Practices and Entry Points

Learn your jurisdiction. Circle sentencing and restorative conferencing programs exist in many jurisdictions and are underutilized largely because people don't know they exist. If you work in or around the justice system — as a lawyer, social worker, teacher, parent, or community member — research whether restorative options exist in your area and who can access them.

Study the talking piece protocol. The talking piece practice — the physical object that confers the right to speak and requires others to listen — can be imported directly into community meetings, family conversations, and organizational conflict. You don't need a criminal justice context to use it. Many community organizations and schools use it in regular meetings. The discipline of "only the person holding the object speaks" reshapes conversation immediately.
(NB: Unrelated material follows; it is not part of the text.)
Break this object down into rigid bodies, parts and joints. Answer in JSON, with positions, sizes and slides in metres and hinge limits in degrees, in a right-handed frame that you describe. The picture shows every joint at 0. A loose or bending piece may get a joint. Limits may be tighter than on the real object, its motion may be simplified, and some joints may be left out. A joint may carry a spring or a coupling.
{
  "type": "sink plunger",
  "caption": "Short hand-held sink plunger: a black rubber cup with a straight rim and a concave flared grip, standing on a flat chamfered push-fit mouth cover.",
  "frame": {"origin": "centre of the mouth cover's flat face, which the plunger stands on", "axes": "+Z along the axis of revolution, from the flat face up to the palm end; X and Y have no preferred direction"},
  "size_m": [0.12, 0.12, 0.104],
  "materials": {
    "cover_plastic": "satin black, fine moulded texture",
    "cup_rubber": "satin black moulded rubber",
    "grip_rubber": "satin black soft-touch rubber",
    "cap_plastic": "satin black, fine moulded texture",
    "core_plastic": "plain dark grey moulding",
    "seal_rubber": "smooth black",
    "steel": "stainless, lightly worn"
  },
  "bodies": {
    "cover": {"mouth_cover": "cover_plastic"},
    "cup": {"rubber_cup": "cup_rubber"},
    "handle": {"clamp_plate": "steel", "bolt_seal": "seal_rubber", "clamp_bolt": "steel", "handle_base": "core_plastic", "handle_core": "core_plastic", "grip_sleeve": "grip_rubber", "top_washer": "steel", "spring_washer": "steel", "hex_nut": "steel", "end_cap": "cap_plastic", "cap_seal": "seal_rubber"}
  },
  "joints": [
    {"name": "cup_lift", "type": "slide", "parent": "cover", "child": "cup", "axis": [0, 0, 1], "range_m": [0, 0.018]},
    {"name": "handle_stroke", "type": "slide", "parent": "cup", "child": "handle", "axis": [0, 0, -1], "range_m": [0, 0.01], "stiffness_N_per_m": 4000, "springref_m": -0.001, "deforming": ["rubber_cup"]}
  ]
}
Support restorative justice programs. Many restorative justice programs operate on shoestring budgets. Volunteering as a community member in circles, supporting advocacy for restorative options, or donating to organizations doing this work are concrete entry points.

Examine your assumptions about punishment. This is the deeper work. Most of us absorbed the punitive logic so early it feels like common sense. When someone does something wrong, they should suffer. Sit with that belief and ask: suffer for what purpose? If the purpose is deterrence — does it work? If the purpose is moral balance — does suffering restore what was lost? If the purpose is protection — for how long, and then what? You may find the assumptions don't hold up as well as they feel like they do.
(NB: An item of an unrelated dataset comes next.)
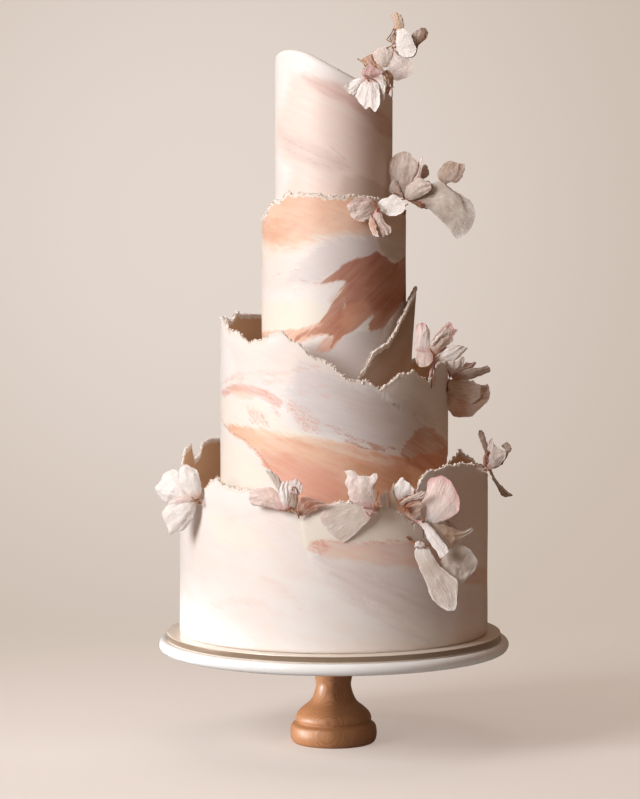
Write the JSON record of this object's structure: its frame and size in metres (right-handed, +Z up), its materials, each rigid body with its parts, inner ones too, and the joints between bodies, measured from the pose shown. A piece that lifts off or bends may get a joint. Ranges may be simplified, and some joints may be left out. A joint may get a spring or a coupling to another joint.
{
  "type": "tiered wedding cake",
  "caption": "Tall tiered wedding cake wrapped in torn-edge marbled fondant sheets with paper-petal flowers, on a plate with a turned wooden foot.",
  "frame": {"origin": "middle of the wooden foot's flat underside", "axes": "+Z up; the front, with the low torn rims and most flowers, faces -Y; +X is to the viewer's right"},
  "size_m": [0.342, 0.3276, 0.6808],
  "materials": {
    "turned_wood": "satin",
    "plate_glaze": "gloss",
    "board": "satin",
    "ledge_icing": "matte",
    "fondant_low": "matte",
    "fondant_middle": "matte",
    "fondant_upper": "matte",
    "fondant_flap": "matte",
    "fondant_top": "matte",
    "petals": "matte"
  },
  "bodies": {
    "root": {"foot": "turned_wood", "plate": "plate_glaze", "cake_board": "board", "tier_1_cake": "ledge_icing", "tier_2_cake": "ledge_icing", "tier_3_cake": "ledge_icing", "tier_1_wrap": "fondant_low", "tier_2_wrap": "fondant_middle", "tier_3_wrap": "fondant_upper", "tier_3_flap": "fondant_flap", "tier_4": "fondant_top", "crown_blossom": "petals", "crown_spray": "petals", "upper_blossom": "petals", "upper_bud": "petals", "side_blossom": "petals", "side_bud": "petals", "right_blossom": "petals", "left_blossom": "petals", "front_left_blossom": "petals", "front_blossom": "petals", "front_cup": "petals", "front_bloom": "petals", "front_fall": "petals"}
  },
  "joints": []
}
Connect the personal to the structural. The capacity to hold a circle — to sit across from someone who caused harm and engage them in a process of repair rather than pure punishment — requires the same capacity that article 211 in this series addresses: the ability to be with someone without needing to eliminate them. The fix reflex and the punitive reflex are cousins. Both want to make the problem disappear rather than be with it. The circle asks us to be with it. And being with it, the evidence shows, is what actually heals it.